Pew has been tracking this generational divergence since well before some of these kids could vote, and the wealth line keeps going in the exact same direction. We are looking at an economy where the median millennial household net worth sits at a fraction of earlier generational peaks, not because the cohort refuses to save, but because the compounding mechanisms—the IPO pops, the early equity, the float-weighted index access—are systematically withheld from the people buying the retail shares. That transfer shows up in lower 401(k) balances, skinnier college-savings accounts, and one more reason the wealth gap feels like it was designed, not stumbled into.
I am not arguing that a family in a Fishtown rowhouse should be day-trading aerospace derivatives. I am arguing that a financial architecture that depends on locking 95 percent of a public offering away from everyday buyers while letting the retail public absorb years of historic underperformance is a structural failure, not a financial reality. We need a wealth architecture that treats market participation as a foundational economic right rather than a VIP allocation, and we need a retirement savings system anchored to real wage growth and guaranteed public returns instead of the whims of underwriting syndicates. If my Roth IRA compounded against real wage growth instead of IPO-access luck, the kitchen-table spreadsheet would tell a different story. Until the compounding works for the kitchen table the same way it works for the boardroom, the wealth gap isn’t a personal failure. It is a design choice.

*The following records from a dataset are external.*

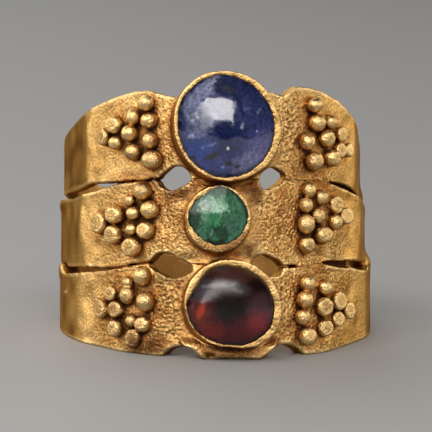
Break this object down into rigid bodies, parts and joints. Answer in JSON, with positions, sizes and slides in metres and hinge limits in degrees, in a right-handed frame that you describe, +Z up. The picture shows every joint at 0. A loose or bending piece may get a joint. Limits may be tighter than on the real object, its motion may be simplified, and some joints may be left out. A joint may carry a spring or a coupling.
{
  "type": "finger ring, triple band, set with three stones",
  "caption": "Wide gold finger ring of stacked soldered bands with granule triangles on the shoulders and round collets holding a blue, a green and a red stone at the front.",
  "frame": {"origin": "centre of the object's box at the height of the surface it rests on: the ring lies on its lower edge, leaning back a little as it does by itself", "axes": "+Z up from the resting surface, -Y towards the stones, +X to the right as seen facing the stones; the finger's axis lies in the YZ plane and leans 12.7 degrees from +Z towards +Y"},
  "size_m": [0.022, 0.0258, 0.0193],
  "materials": {
    "gold": "satin",
    "blue_gem": "polished",
    "green_gem": "satin",
    "red_gem": "polished"
  },
  "bodies": {
    "root": {"gold_bands": "gold", "blue_stone": "blue_gem", "green_stone": "green_gem", "red_stone": "red_gem"}
  },
  "joints": []
}
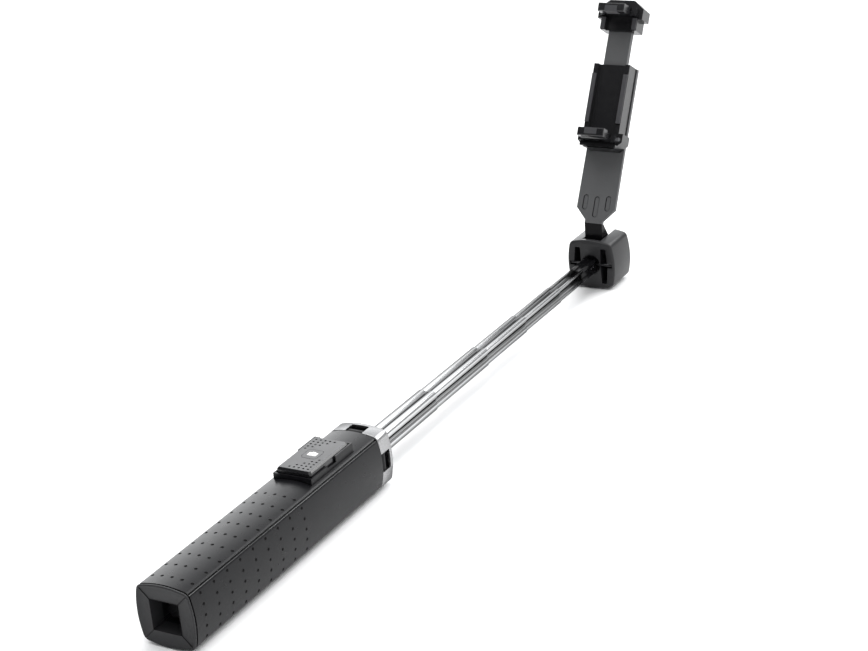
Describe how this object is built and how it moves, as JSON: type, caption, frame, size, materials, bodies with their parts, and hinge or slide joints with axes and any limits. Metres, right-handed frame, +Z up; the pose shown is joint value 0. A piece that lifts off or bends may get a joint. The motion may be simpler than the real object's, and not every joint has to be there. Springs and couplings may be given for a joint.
{
  "type": "selfie stick",
  "caption": "Telescopic selfie stick: four-leg folding handle, grooved chrome tube, tilting arm and phone clamp with folding hooks.",
  "frame": {"origin": "centre of the handle's end face, in the mouth of the square channel", "axes": "+Y along the stick from the handle's end to the head, +Z up through the leg that carries the remote, +X to the right seen from the handle's end"},
  "size_m": [0.0328, 0.5423, 0.1748],
  "materials": {
    "black_plastic": "satin black moulded plastic",
    "black_clamp": "fine matte black plastic",
    "arm_grey": "matte dark grey",
    "remote_grey": "matte dark grey",
    "collar_silver": "satin bright silver",
    "tube_chrome": "polished",
    "pin_steel": "ground steel",
    "foot_rubber": "matte black rubber",
    "pad_rubber": "soft dark grey pad",
    "icon_white": "white inlay",
    "led_clear": "dark clear lens",
    "board_green": "circuit board"
  },
  "bodies": {
    "stick_base": {"collar_ring": "collar_silver", "collar_core": "black_plastic", "leg_hinge_pins": "pin_steel", "tube_base": "tube_chrome", "base_plug": "black_plastic"},
    "leg_top": {"leg_shell_top": "black_plastic", "leg_spine_top": "black_plastic", "leg_foot_top": "foot_rubber", "remote_cradle": "black_plastic"},
    "leg_right": {"leg_shell_right": "black_plastic", "leg_spine_right": "black_plastic", "leg_foot_right": "foot_rubber"},
    "leg_bottom": {"leg_shell_bottom": "black_plastic", "leg_spine_bottom": "black_plastic", "leg_foot_bottom": "foot_rubber"},
    "leg_left": {"leg_shell_left": "black_plastic", "leg_spine_left": "black_plastic", "leg_foot_left": "foot_rubber"},
    "remote": {"remote_tray": "black_plastic", "remote_cover": "remote_grey", "remote_board": "board_green", "coin_cell": "pin_steel", "remote_led": "led_clear"},
    "button": {"shutter_button": "remote_grey", "button_icon": "icon_white"},
    "section_1": {"tube_1": "tube_chrome"},
    "section_2": {"tube_2": "tube_chrome"},
    "section_3": {"tube_3": "tube_chrome"},
    "section_4": {"tube_4": "tube_chrome"},
    "head": {"tube_5": "tube_chrome", "neck_plug": "black_plastic", "neck_rivets": "pin_steel", "head_block": "black_plastic", "cross_pin": "pin_steel", "arm_hinge_pin": "pin_steel"},
    "arm": {"arm_plate": "arm_grey", "clamp_housing": "black_clamp", "clamp_screw": "pin_steel", "back_pads_lower": "pad_rubber", "hook_pin_lower": "pin_steel"},
    "hook_low": {"hook_lower": "black_clamp", "hook_pad_lower": "pad_rubber"},
    "jaw": {"clamp_slider": "arm_grey", "clamp_top": "black_clamp", "back_pad_upper": "pad_rubber", "hook_pin_upper": "pin_steel"},
    "hook_high": {"hook_upper": "black_clamp", "hook_pad_upper": "pad_rubber"}
  },
  "joints": [
    {"name": "leg_top_open", "type": "hinge", "parent": "stick_base", "child": "leg_top", "pos_m": [0, 0.1725, 0.013], "axis": [-1, 0, 0], "range_deg": [0, 60]},
    {"name": "leg_right_open", "type": "hinge", "parent": "stick_base", "child": "leg_right", "pos_m": [0.013, 0.1725, 0], "axis": [0, 0, 1], "range_deg": [0, 60]},
    {"name": "leg_bottom_open", "type": "hinge", "parent": "stick_base", "child": "leg_bottom", "pos_m": [0, 0.1725, -0.013], "axis": [1, 0, 0], "range_deg": [0, 60]},
    {"name": "leg_left_open", "type": "hinge", "parent": "stick_base", "child": "leg_left", "pos_m": [-0.013, 0.1725, 0], "axis": [0, 0, -1], "range_deg": [0, 60]},
    {"name": "remote_lift", "type": "slide", "parent": "leg_top", "child": "remote", "axis": [0, 0, 1], "range_m": [0, 0.015]},
    {"name": "shutter_press", "type": "slide", "parent": "remote", "child": "button", "axis": [0, 0, 1], "range_m": [-0.0005, 0], "stiffness_N_per_m": 400},
    {"name": "section_1_slide", "type": "slide", "parent": "stick_base", "child": "section_1", "axis": [0, 1, 0], "range_m": [-0.0669, 0.078]},
    {"name": "section_2_slide", "type": "slide", "parent": "section_1", "child": "section_2", "axis": [0, 1, 0], "range_m": [-0.0625, 0.08]},
    {"name": "section_3_slide", "type": "slide", "parent": "section_2", "child": "section_3", "axis": [0, 1, 0], "range_m": [-0.0505, 0.09]},
    {"name": "section_4_slide", "type": "slide", "parent": "section_3", "child": "section_4", "axis": [0, 1, 0], "range_m": [-0.0482, 0.09]},
    {"name": "section_5_slide", "type": "slide", "parent": "section_4", "child": "head", "axis": [0, 1, 0], "range_m": [-0.0542, 0.089]},
    {"name": "arm_tilt", "type": "hinge", "parent": "head", "child": "arm", "pos_m": [0, 0.4735, 0.011], "axis": [-1, 0, 0], "range_deg": [-28, 59]},
    {"name": "hook_low_fold", "type": "hinge", "parent": "arm", "child": "hook_low", "pos_m": [0, 0.48468, 0.07846], "axis": [1, 0, 0], "range_deg": [-85, 0]},
    {"name": "jaw_slide", "type": "slide", "parent": "arm", "child": "jaw", "axis": [0, 0.506, 0.8625], "range_m": [-0.021, 0.008]},
    {"name": "hook_high_fold", "type": "hinge", "parent": "jaw", "child": "hook_high", "pos_m": [0, 0.52663, 0.14996], "axis": [-1, 0, 0], "range_deg": [-85, 0]}
  ]
}
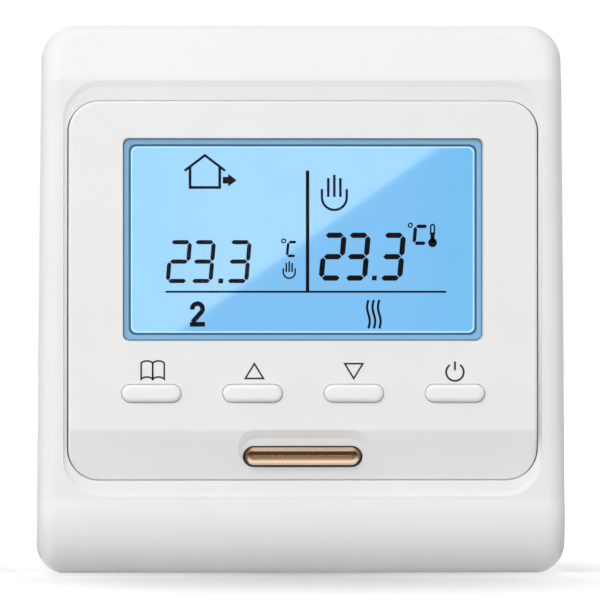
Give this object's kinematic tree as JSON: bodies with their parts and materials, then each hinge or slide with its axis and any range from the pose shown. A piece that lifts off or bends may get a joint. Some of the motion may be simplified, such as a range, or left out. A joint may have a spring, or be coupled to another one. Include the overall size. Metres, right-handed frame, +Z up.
{
  "type": "wall thermostat",
  "caption": "Flush wall thermostat with a backlit display, push buttons, a plug-on frame and front unit, and a rear box with screw terminals.",
  "frame": {"origin": "on the wall plane, at the back of the wall plate, midway between the two wall screws", "axes": "+Z up the wall, +Y into the wall, so the front faces -Y, and +X to the right as seen from the front"},
  "size_m": [0.0872, 0.0417, 0.0903],
  "materials": {
    "frame_white": "satin moulded, very fine texture",
    "panel_white": "satin moulded, very fine texture",
    "button_white": "satin",
    "base_white": "satin moulded",
    "window_clear": "clear polished",
    "trim_metal": "anodised rose gold, polished",
    "lcd_glass": "polished",
    "polariser_film": "smooth film",
    "guide_clear": "polished",
    "film_white": "frosted",
    "led_body": "moulded",
    "strip_rubber": "striped elastomer",
    "holder_white": "moulded",
    "board_green": "solder mask over glass fibre",
    "chip_black": "moulded",
    "can_steel": "plated",
    "sensor_bead": "dipped",
    "switch_black": "moulded",
    "screw_steel": "zinc plated",
    "terminal_green": "moulded",
    "clamp_brass": "plated",
    "pin_gold": "plated",
    "relay_blue": "moulded",
    "winding_tape": "tape over copper",
    "capacitor_sleeve": "shrunk sleeve",
    "film_yellow": "moulded",
    "varistor_blue": "dipped",
    "fuse_black": "moulded"
  },
  "bodies": {
    "base": {"wall_plate": "base_white", "rear_housing": "base_white", "housing_screws": "screw_steel", "power_board": "board_green", "relay": "relay_blue", "transformer": "winding_tape", "smoothing_capacitor": "capacitor_sleeve", "suppression_capacitor": "film_yellow", "varistor": "varistor_blue", "fuse": "fuse_black", "rectifier": "chip_black", "regulator": "chip_black", "terminal_block": "terminal_green", "terminal_clamps": "clamp_brass", "terminal_screws": "screw_steel", "header_body": "chip_black", "header_pins": "pin_gold"},
    "frame": {"outer_frame": "frame_white"},
    "front_unit": {"front_panel": "panel_white", "display_window": "window_clear", "trim_bar": "trim_metal", "front_polariser": "polariser_film", "lcd_front_glass": "lcd_glass", "lcd_rear_glass": "lcd_glass", "rear_polariser": "polariser_film", "backlight_diffuser": "film_white", "backlight_guide": "guide_clear", "backlight_leds": "led_body", "zebra_strip": "strip_rubber", "lcd_holder": "holder_white", "control_board": "board_green", "microcontroller": "chip_black", "memory_chip": "chip_black", "clock_crystal": "can_steel", "air_sensor": "sensor_bead", "tact_switches": "switch_black", "board_socket": "chip_black", "panel_screws": "screw_steel"},
    "menu_key": {"menu_button": "button_white", "menu_switch_stem": "switch_black"},
    "up_key": {"up_button": "button_white", "up_switch_stem": "switch_black"},
    "down_key": {"down_button": "button_white", "down_switch_stem": "switch_black"},
    "power_key": {"power_button": "button_white", "power_switch_stem": "switch_black"}
  },
  "joints": [
    {"name": "frame_pull", "type": "slide", "parent": "base", "child": "frame", "axis": [0, -1, 0], "range_m": [0, 0.02]},
    {"name": "front_unit_pull", "type": "slide", "parent": "base", "child": "front_unit", "axis": [0, -1, 0], "range_m": [0, 0.02]},
    {"name": "menu_press", "type": "slide", "parent": "front_unit", "child": "menu_key", "axis": [0, 1, 0], "range_m": [0, 0.0005], "stiffness_N_per_m": 1000, "springref_m": -0.0006},
    {"name": "up_press", "type": "slide", "parent": "front_unit", "child": "up_key", "axis": [0, 1, 0], "range_m": [0, 0.0005], "stiffness_N_per_m": 1000, "springref_m": -0.0006},
    {"name": "down_press", "type": "slide", "parent": "front_unit", "child": "down_key", "axis": [0, 1, 0], "range_m": [0, 0.0005], "stiffness_N_per_m": 1000, "springref_m": -0.0006},
    {"name": "power_press", "type": "slide", "parent": "front_unit", "child": "power_key", "axis": [0, 1, 0], "range_m": [0, 0.0005], "stiffness_N_per_m": 1000, "springref_m": -0.0006}
  ]
}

Everyone is watching the rocket. The financial press will count the first-day pop in breathless headlines. The underwriters will celebrate another book that was “multiple times oversubscribed.” And the households whose automatic payroll contributions will buy SpaceX shares at the closing price and hold them for years will, once again, be left with a view of the launch pad and a portfolio that doesn’t get off the ground.